Understanding the Difference Between Weight, Volume, and Length
One reason people search for a pounds-to-inches calculator is that material estimating often mixes units. Weight-based buying is common because materials are easy to price and ship that way. Length-based planning is common because manufacturing uses cut lengths. The bridge between those systems is volume, and the bridge between volume and weight is density.
That is why an engineer or estimator will often move through this chain:
- Weight to volume using density
- Volume to length using the shape dimensions
When you understand this process, the “1 pound to inches” question becomes much easier to solve and explain to customers, coworkers, and clients.
Authoritative References for Units and Material Data
If you want to go deeper into unit standards, measurement principles, and physical properties, these sources are especially helpful:
- NIST Guide for the Use of the International System of Units (SI)
- NIST Unit Conversion Resources
- NIST Chemistry WebBook
Frequently Asked Questions
Can 1 pound always be converted to a fixed number of inches?
No.

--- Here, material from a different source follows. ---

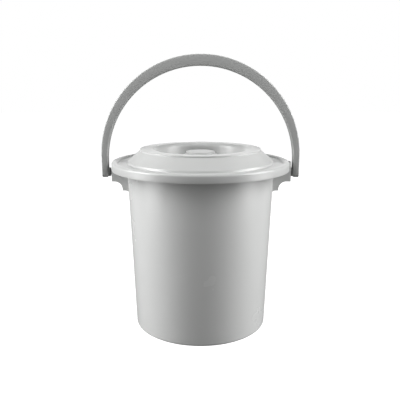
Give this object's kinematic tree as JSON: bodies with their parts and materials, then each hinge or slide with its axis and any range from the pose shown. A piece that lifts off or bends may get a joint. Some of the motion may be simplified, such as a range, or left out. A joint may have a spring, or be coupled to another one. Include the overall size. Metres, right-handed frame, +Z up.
{
  "type": "lidded pail",
  "caption": "Round tapered plastic pail with a flanged rim, a lift-off lid with a recessed knob, and a swinging arched bail handle.",
  "frame": {"origin": "centre of the base, on the ground", "axes": "+Z up along the pail, X along the line that the bail swings about, -Y the front"},
  "size_m": [0.3236, 0.2908, 0.448],
  "materials": {
    "pail_plastic": "moulded light grey polypropylene, satin gloss",
    "lid_plastic": "moulded light grey polypropylene, glossy",
    "bail_plastic": "moulded light grey polypropylene, satin gloss"
  },
  "bodies": {
    "pail": {"pail": "pail_plastic"},
    "lid": {"lid": "lid_plastic", "lid_knob": "lid_plastic"},
    "bail": {"bail_handle": "bail_plastic"}
  },
  "joints": [
    {"name": "bail_swing", "type": "hinge", "parent": "pail", "child": "bail", "pos_m": [0, 0, 0.2592], "axis": [1, 0, 0], "range_deg": [-130, 130]},
    {"name": "lid_lift", "type": "slide", "parent": "pail", "child": "lid", "axis": [0, 0, 1], "range_m": [0, 0.03]}
  ]
}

You need at least the material density and the cross-sectional size. Without them, pounds and inches are not directly convertible.
Why does aluminum give a longer length than steel for the same weight?
Because aluminum has a lower density. One pound of aluminum occupies more volume than one pound of steel, so it becomes a longer piece when the diameter is the same.
Is this calculator accurate for tubing or square bar?
No. This specific calculator is built for solid round stock or wire. Tubing needs outside diameter and wall thickness. Square bar needs side dimensions instead of round diameter.
What if I only know weight and material?
You still need the size of the cross section to determine length. For round stock, that means diameter. For other shapes, you need the correct geometric dimensions.
Final Takeaway
A 1 pound to inches calculator is really a weight-to-length estimator that depends on density and size. If you are calculating for round stock, the most important inputs are weight in pounds, diameter in inches, and material density. Once those values are known, you can convert pounds into estimated inches quickly and reliably. Use the calculator above whenever you need a fast answer for purchasing, planning, or fabrication work.